Staying true to yourself and your music is one of the fundamental principles of maintaining a career in the industry.
Although being an extension of your creative self, for your music to resonate with others it must also hold a degree of honesty and integrity. If you are making music for anything other than yourself first and foremost, you are simply selling yourself short.
Brisbane duo The Comfort learned this out the hard way when their debut E.P Ghosts failed to live up to their own expectations. However, in a bold display of professionalism, Liam Holmes and Dom Harper re-evaluated themselves and their music and returned with sophomore effort Love which has provided them with a basic life lesson.
“I think we had to think more long term,” admitted Holmes, “as well as think more about our past. With, ‘Ghosts’ we were influenced more by the Brisbane scene being more heavy music based and I think we subconsciously veered in that direction a little bit in parts whereas we might not have naturally.”
“We put things in like screamy parts just because that was what was going on around us. This time, we wanted to be more like the new Angels and Airwaves or Death Cab for Cutie type thing and we wanted to make an E.P that we wanted to listen to ourselves, and not care too much about how other people might react to it. We love what we do and what we’ve done, and it seems a lot of other people do now too.”
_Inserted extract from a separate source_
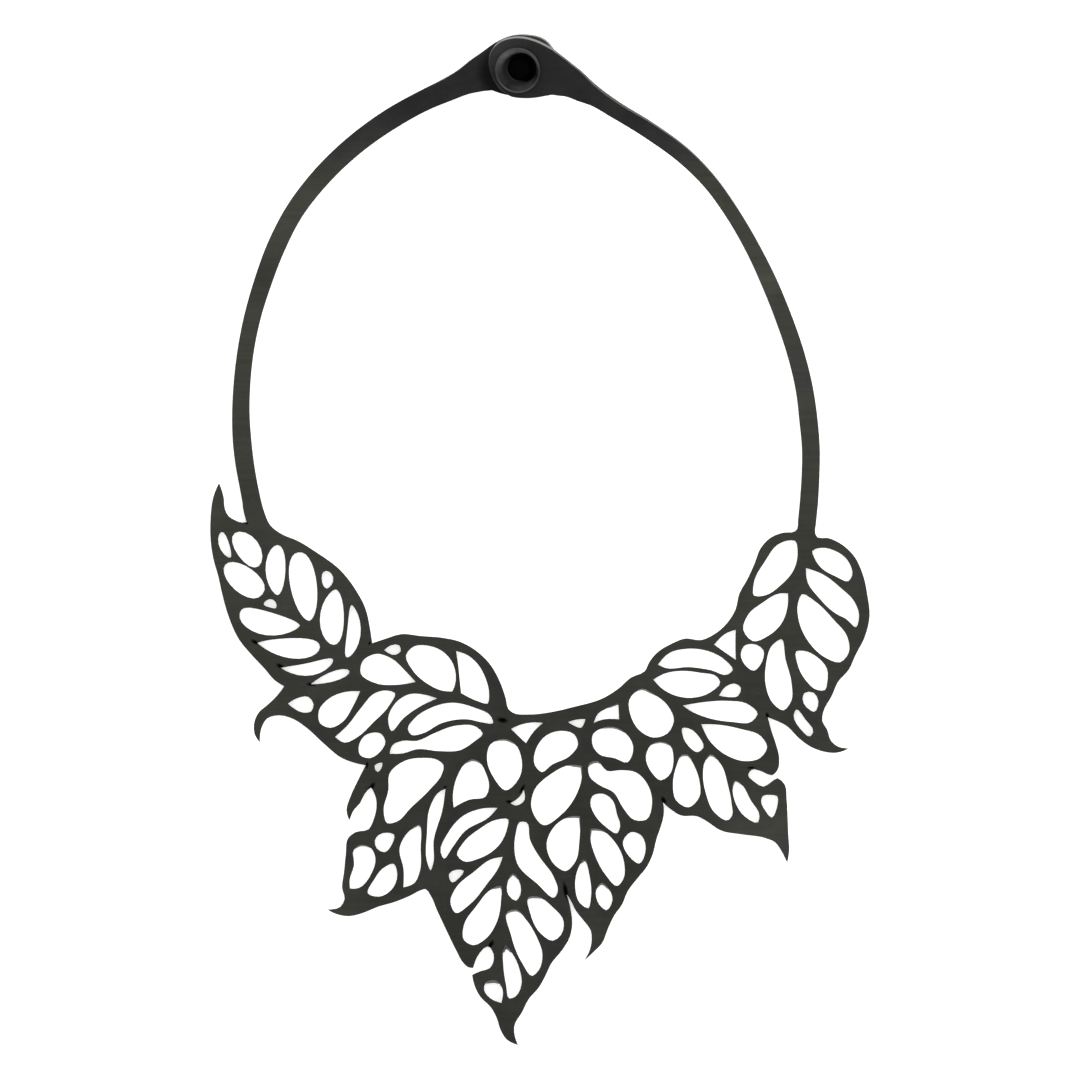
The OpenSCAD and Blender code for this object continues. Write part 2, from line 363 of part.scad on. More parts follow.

Released in September, Love has seen the band slip out of their comfort zone and receive the acclaim and attention they had hoped for with their first release.
“The response has actually been amazingly overwhelming,” Holmes enthused. “We kind of had that mixed response to our first one but we more did exactly what we wanted on this one, which is [to] have no regards to the current stuff that our peers are doing. Instead, we looked to our early influences that really set our futures with live music.”
“We went back to older bands like Brand New and U2 and stuff like that and just stuck to our guns, and it’s been amazing. There’s been people from all over the world getting in contact with us and saying how much they like us.”
Being a product of your environment and not your music is an easy trap to fall into. Rather than dwell on past misgivings, Holmes says The Comfort decided to re-evaluate their goals and treat Love as a new beginning.
“We kind of wanted a fresh start,” he mused. “As I said, our first E.P probably didn’t do as well as we wanted, so we wanted to re-establish ourselves and get our name out there for being the kind of band that we wanted to be. I think originally we were pigeon-holed a bit as a core/post-hardcore band but now we’ve gone more towards the alternative rock side of things, so we wanted to start setting ourselves up for what we wanted to do in the future and the direction we wanted to go.”
Holmes says that with the competitive nature of the music industry currently it is important to keep on top of things in order to be successful. He believes that while there are many factors out of your control, there are certain things you can handle yourself to get every opportunity.
“I think it’s a bit of good luck and good management,” he points out. “It’s definitely who you know, but I think it’s more than that. We’ve been lucky sometimes, with friends we’ve made at shows we’ve played that have led to meeting other people with the same mindset as us. The thing that we pride ourselves on, especially with Dan, is we really think about what we want to do and plan it out.”
“A lot of bands chuck out a song here and there and don’t put any thought into [the] promotion or put any preparation into it. We try to have all the work done in the background before we put something out. We’d written our first E.P before we launched the band and this time around, everything was in place before the C.D came out. We’ve had a lot of help from people along the way that we’ve just met through the local community. It’s a mixture of luck, talent, and preparation.”